- Movie poster
- Directed by: Hrishikesh Mukherjee
- Written by: Rahi Masoom Raza Biren Tripathy Jehan Nayyar (Dialogue)
- Screenplay by: Bimal Dutta
- Story by: Hrishikesh Mukherjee
- Produced by: Hrishikesh Mukherjee N. C. Sippy Romu N. Sippy
- Starring: Amitabh Bachchan Rekha Chhaya Devi Asrani Farida Jalal Om Prakash
- Cinematography: Jaywant Pathare
- Edited by: Khan Zaman Khan
- Music by: Jaidev
- Distributed by: Rupam Chitra
- Release date: 8 April 1977;
- Running time: 150 minutes
- Country: India
- Language: Hindi

= Alaap =

Alaap (lit. Prelude) is a 1977 Indian musical drama film directed by Hrishikesh Mukherjee and produced by N. C. Sippy and Mukherjee. It stars Amitabh Bachchan, Rekha, Chhaya Devi, Asrani, Farida Jalal, Om Prakash, Lily Chakravarty in the lead and Sanjeev Kumar in a small role.

Upon release, Alaap failed to do well commercially owing to its depressing theme and Bachchan's "Angry Young Man" image at that time, but attained cult status in later years and is regarded as one of Mukherjee's most underrated works. At the 25th Filmfare Awards, Jaidev was nominated for Best Music Direction.

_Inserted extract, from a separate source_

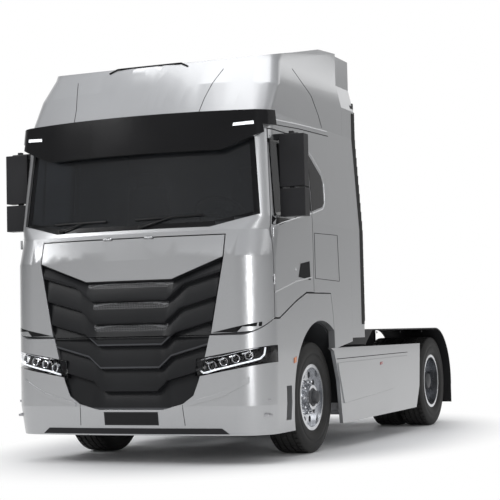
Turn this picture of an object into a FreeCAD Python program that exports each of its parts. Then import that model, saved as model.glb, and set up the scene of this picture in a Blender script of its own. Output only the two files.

The film is available for digital streaming on Amazon Prime Video and SonyLIV.

==Plot==
Widowed Advocate Triloki Prasad (Om Prakash) lives a wealthy lifestyle in a small town in India with two sons, Advocate Ashok (Vijay Sharma) married to Geeta (Lily Chakravarty) and Alok (Amitabh Bachchan) who has yet to settle down in their law firm. Alok is fond of music and enrolls in classes run by Pandit Jamuna Prasad (A. K. Hangal). On his return, his father asks him to accompany Ashok to their law firm and start learning to practice, which he agrees to do. One day, Triloki finds out that Alok has not been going the firm but is instead spending time in the local slums with a former courtesan named Sarju Bai Banaraswali (Chhaya Devi). He cautions Alok about this, but Alok continues to visit Sarju Bai. When Mr. Gupta (Yunus Parvez) approaches Triloki about taking possession and demolishing the slum area, Triloki readily agrees and with his expertise manages to sway the Court's decision in Gupta's favor. As a result, Sarju Bai and others are rendered homeless. With the fee he receives from Gupta, he asks Alok to purchase a used car for himself. But Alok purchases a horse-carriage and decides to drive it himself to make a living. His enraged father asks him to leave the house. When Triloki finds out that Alok is doing well in his work, he decides to hire motor coaches to transport people at a much cheaper price, thus cutting off Alok's earnings and perhaps forcing him to reconsider his decision, apologize, and return home to his father. The remainder of the film deals with Alok battling all contradiction, and if the father-son duo continue to harbour their differences.

==Cast==
- Amitabh Bachchan as Alok Prasad
- Rekha as Radhakumari (Radhiya)
- Om Prakash as Advocate Triloki Prasad
- Vijay Sharma as Ashok Prasad
- Lily Chakraborty as Geeta A. Prasad
- Master Ravi as Alok & Radha's son
- Chhaya Devi as Sarju Bai Banaraswali
- Asrani as Ganesh (Ganeshi)
- Manmohan Krishna as Maharaj Dinanath
- Farida Jalal as Sulakshana Gupta
- Yunus Parvez as Mr. Gupta
- Lalita Kumari as Mrs. Gupta
- Benjamin Gilani as Kishan
- A. K. Hangal as Pandit Jamuna Prasad (Guest Appearance)
- Sanjeev Kumar as Raja Bahadur (Guest Appearance)
- Jhumur - Guest Appearance

==Crew==
- Director - Hrishikesh Mukherjee
- Story - Hrishikesh Mukherjee
- Screenplay - Bimal Dutta
- Dialogue - Rahi Masoom Raza, Biren Tripathy, Jehan Nayyar
- Editor - Khan Zaman Khan
- Producer - Hrishikesh Mukherjee, N.C. Sippy, Romu N. Sippy
- Production Company - Rupam Chitra
- Cinematographer - Jaywant Pathare
- Art Director - Ajit Banerjee
- Costume Designer - Bhanu Athaiya, Shalini Shah
- Costume and Wardrobe - Babu Ghanekar

==Soundtrack==

The music was composed by Jaidev and the lyrics were penned by Rahi Masoom Raza except for the song "Koi Gata Main So Jata", which was written by Harivansh Rai Bachchan.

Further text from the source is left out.